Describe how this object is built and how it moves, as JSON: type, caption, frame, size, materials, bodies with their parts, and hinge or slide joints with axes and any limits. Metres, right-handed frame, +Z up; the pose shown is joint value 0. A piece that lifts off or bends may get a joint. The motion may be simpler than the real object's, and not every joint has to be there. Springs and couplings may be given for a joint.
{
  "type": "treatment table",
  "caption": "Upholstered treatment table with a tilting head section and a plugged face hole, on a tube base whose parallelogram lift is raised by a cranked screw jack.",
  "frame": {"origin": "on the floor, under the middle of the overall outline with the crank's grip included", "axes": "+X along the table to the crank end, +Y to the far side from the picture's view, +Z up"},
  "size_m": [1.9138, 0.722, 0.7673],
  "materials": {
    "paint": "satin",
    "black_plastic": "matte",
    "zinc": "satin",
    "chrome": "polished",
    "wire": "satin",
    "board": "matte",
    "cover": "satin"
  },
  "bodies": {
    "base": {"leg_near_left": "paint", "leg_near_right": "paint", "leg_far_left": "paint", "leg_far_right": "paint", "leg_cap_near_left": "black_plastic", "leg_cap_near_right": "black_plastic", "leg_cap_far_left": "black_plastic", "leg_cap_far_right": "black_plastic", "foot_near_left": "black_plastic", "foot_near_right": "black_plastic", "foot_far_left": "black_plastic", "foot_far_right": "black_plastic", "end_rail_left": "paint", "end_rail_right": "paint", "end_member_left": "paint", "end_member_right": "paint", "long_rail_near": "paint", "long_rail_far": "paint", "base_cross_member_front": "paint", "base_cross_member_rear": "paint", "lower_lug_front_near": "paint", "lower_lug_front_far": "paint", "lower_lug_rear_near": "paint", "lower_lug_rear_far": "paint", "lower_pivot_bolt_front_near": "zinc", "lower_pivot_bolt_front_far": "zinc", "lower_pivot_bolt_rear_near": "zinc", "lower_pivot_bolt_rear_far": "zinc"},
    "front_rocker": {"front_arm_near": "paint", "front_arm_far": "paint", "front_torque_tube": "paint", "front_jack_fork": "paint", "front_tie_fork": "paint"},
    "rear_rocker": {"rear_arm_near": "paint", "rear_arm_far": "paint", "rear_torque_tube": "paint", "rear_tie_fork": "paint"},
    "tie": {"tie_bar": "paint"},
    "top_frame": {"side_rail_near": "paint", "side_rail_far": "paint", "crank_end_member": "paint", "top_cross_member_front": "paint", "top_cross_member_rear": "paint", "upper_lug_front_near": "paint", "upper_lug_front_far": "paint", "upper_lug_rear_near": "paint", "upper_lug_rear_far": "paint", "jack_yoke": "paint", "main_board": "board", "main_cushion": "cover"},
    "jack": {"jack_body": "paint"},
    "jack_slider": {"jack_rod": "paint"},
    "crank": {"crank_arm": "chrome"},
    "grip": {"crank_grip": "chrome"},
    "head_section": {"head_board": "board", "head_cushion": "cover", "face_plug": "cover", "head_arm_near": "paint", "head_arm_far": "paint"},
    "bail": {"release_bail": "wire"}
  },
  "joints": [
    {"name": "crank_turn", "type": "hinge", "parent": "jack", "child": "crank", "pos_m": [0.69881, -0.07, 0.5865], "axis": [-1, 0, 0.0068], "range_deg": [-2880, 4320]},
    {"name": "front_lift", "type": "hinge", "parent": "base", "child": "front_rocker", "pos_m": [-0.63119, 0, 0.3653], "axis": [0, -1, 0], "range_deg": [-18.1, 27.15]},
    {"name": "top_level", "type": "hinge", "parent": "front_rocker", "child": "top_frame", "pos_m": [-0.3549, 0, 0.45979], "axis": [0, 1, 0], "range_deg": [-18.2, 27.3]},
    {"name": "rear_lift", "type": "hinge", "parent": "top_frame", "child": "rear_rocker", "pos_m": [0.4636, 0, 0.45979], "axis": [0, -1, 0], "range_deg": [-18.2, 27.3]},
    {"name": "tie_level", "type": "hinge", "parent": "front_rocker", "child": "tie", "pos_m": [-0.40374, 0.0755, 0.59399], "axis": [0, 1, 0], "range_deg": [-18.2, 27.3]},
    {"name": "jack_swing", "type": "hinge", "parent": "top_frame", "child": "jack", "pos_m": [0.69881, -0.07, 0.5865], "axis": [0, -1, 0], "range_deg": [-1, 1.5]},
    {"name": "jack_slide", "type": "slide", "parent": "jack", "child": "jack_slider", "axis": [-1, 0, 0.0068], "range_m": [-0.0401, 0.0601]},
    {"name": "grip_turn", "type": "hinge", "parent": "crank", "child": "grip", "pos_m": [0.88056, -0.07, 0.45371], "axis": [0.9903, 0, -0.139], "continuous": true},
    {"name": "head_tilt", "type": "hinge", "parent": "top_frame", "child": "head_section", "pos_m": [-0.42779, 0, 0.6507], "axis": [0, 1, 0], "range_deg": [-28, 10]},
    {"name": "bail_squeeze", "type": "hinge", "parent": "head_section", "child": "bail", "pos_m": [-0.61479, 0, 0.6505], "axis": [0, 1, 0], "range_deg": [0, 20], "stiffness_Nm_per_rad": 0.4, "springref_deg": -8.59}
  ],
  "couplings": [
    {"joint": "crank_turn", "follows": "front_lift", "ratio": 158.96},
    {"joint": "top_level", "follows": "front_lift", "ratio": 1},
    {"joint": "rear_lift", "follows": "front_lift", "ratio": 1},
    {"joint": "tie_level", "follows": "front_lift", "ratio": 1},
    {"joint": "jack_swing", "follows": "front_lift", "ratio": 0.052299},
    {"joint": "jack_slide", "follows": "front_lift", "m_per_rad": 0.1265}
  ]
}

=== Problem details ===
Type out the full listing again, exactly as given.

=== Exercise output ===
Describe how this object is built and how it moves, as JSON: type, caption, frame, size, materials, bodies with their parts, and hinge or slide joints with axes and any limits. Metres, right-handed frame, +Z up; the pose shown is joint value 0. A piece that lifts off or bends may get a joint. The motion may be simpler than the real object's, and not every joint has to be there. Springs and couplings may be given for a joint.
{
  "type": "treatment table",
  "caption": "Upholstered treatment table with a tilting head section and a plugged face hole, on a tube base whose parallelogram lift is raised by a cranked screw jack.",
  "frame": {"origin": "on the floor, under the middle of the overall outline with the crank's grip included", "axes": "+X along the table to the crank end, +Y to the far side from the picture's view, +Z up"},
  "size_m": [1.9138, 0.722, 0.7673],
  "materials": {
    "paint": "satin",
    "black_plastic": "matte",
    "zinc": "satin",
    "chrome": "polished",
    "wire": "satin",
    "board": "matte",
    "cover": "satin"
  },
  "bodies": {
    "base": {"leg_near_left": "paint", "leg_near_right": "paint", "leg_far_left": "paint", "leg_far_right": "paint", "leg_cap_near_left": "black_plastic", "leg_cap_near_right": "black_plastic", "leg_cap_far_left": "black_plastic", "leg_cap_far_right": "black_plastic", "foot_near_left": "black_plastic", "foot_near_right": "black_plastic", "foot_far_left": "black_plastic", "foot_far_right": "black_plastic", "end_rail_left": "paint", "end_rail_right": "paint", "end_member_left": "paint", "end_member_right": "paint", "long_rail_near": "paint", "long_rail_far": "paint", "base_cross_member_front": "paint", "base_cross_member_rear": "paint", "lower_lug_front_near": "paint", "lower_lug_front_far": "paint", "lower_lug_rear_near": "paint", "lower_lug_rear_far": "paint", "lower_pivot_bolt_front_near": "zinc", "lower_pivot_bolt_front_far": "zinc", "lower_pivot_bolt_rear_near": "zinc", "lower_pivot_bolt_rear_far": "zinc"},
    "front_rocker": {"front_arm_near": "paint", "front_arm_far": "paint", "front_torque_tube": "paint", "front_jack_fork": "paint", "front_tie_fork": "paint"},
    "rear_rocker": {"rear_arm_near": "paint", "rear_arm_far": "paint", "rear_torque_tube": "paint", "rear_tie_fork": "paint"},
    "tie": {"tie_bar": "paint"},
    "top_frame": {"side_rail_near": "paint", "side_rail_far": "paint", "crank_end_member": "paint", "top_cross_member_front": "paint", "top_cross_member_rear": "paint", "upper_lug_front_near": "paint", "upper_lug_front_far": "paint", "upper_lug_rear_near": "paint", "upper_lug_rear_far": "paint", "jack_yoke": "paint", "main_board": "board", "main_cushion": "cover"},
    "jack": {"jack_body": "paint"},
    "jack_slider": {"jack_rod": "paint"},
    "crank": {"crank_arm": "chrome"},
    "grip": {"crank_grip": "chrome"},
    "head_section": {"head_board": "board", "head_cushion": "cover", "face_plug": "cover", "head_arm_near": "paint", "head_arm_far": "paint"},
    "bail": {"release_bail": "wire"}
  },
  "joints": [
    {"name": "crank_turn", "type": "hinge", "parent": "jack", "child": "crank", "pos_m": [0.69881, -0.07, 0.5865], "axis": [-1, 0, 0.0068], "range_deg": [-2880, 4320]},
    {"name": "front_lift", "type": "hinge", "parent": "base", "child": "front_rocker", "pos_m": [-0.63119, 0, 0.3653], "axis": [0, -1, 0], "range_deg": [-18.1, 27.15]},
    {"name": "top_level", "type": "hinge", "parent": "front_rocker", "child": "top_frame", "pos_m": [-0.3549, 0, 0.45979], "axis": [0, 1, 0], "range_deg": [-18.2, 27.3]},
    {"name": "rear_lift", "type": "hinge", "parent": "top_frame", "child": "rear_rocker", "pos_m": [0.4636, 0, 0.45979], "axis": [0, -1, 0], "range_deg": [-18.2, 27.3]},
    {"name": "tie_level", "type": "hinge", "parent": "front_rocker", "child": "tie", "pos_m": [-0.40374, 0.0755, 0.59399], "axis": [0, 1, 0], "range_deg": [-18.2, 27.3]},
    {"name": "jack_swing", "type": "hinge", "parent": "top_frame", "child": "jack", "pos_m": [0.69881, -0.07, 0.5865], "axis": [0, -1, 0], "range_deg": [-1, 1.5]},
    {"name": "jack_slide", "type": "slide", "parent": "jack", "child": "jack_slider", "axis": [-1, 0, 0.0068], "range_m": [-0.0401, 0.0601]},
    {"name": "grip_turn", "type": "hinge", "parent": "crank", "child": "grip", "pos_m": [0.88056, -0.07, 0.45371], "axis": [0.9903, 0, -0.139], "continuous": true},
    {"name": "head_tilt", "type": "hinge", "parent": "top_frame", "child": "head_section", "pos_m": [-0.42779, 0, 0.6507], "axis": [0, 1, 0], "range_deg": [-28, 10]},
    {"name": "bail_squeeze", "type": "hinge", "parent": "head_section", "child": "bail", "pos_m": [-0.61479, 0, 0.6505], "axis": [0, 1, 0], "range_deg": [0, 20], "stiffness_Nm_per_rad": 0.4, "springref_deg": -8.59}
  ],
  "couplings": [
    {"joint": "crank_turn", "follows": "front_lift", "ratio": 158.96},
    {"joint": "top_level", "follows": "front_lift", "ratio": 1},
    {"joint": "rear_lift", "follows": "front_lift", "ratio": 1},
    {"joint": "tie_level", "follows": "front_lift", "ratio": 1},
    {"joint": "jack_swing", "follows": "front_lift", "ratio": 0.052299},
    {"joint": "jack_slide", "follows": "front_lift", "m_per_rad": 0.1265}
  ]
}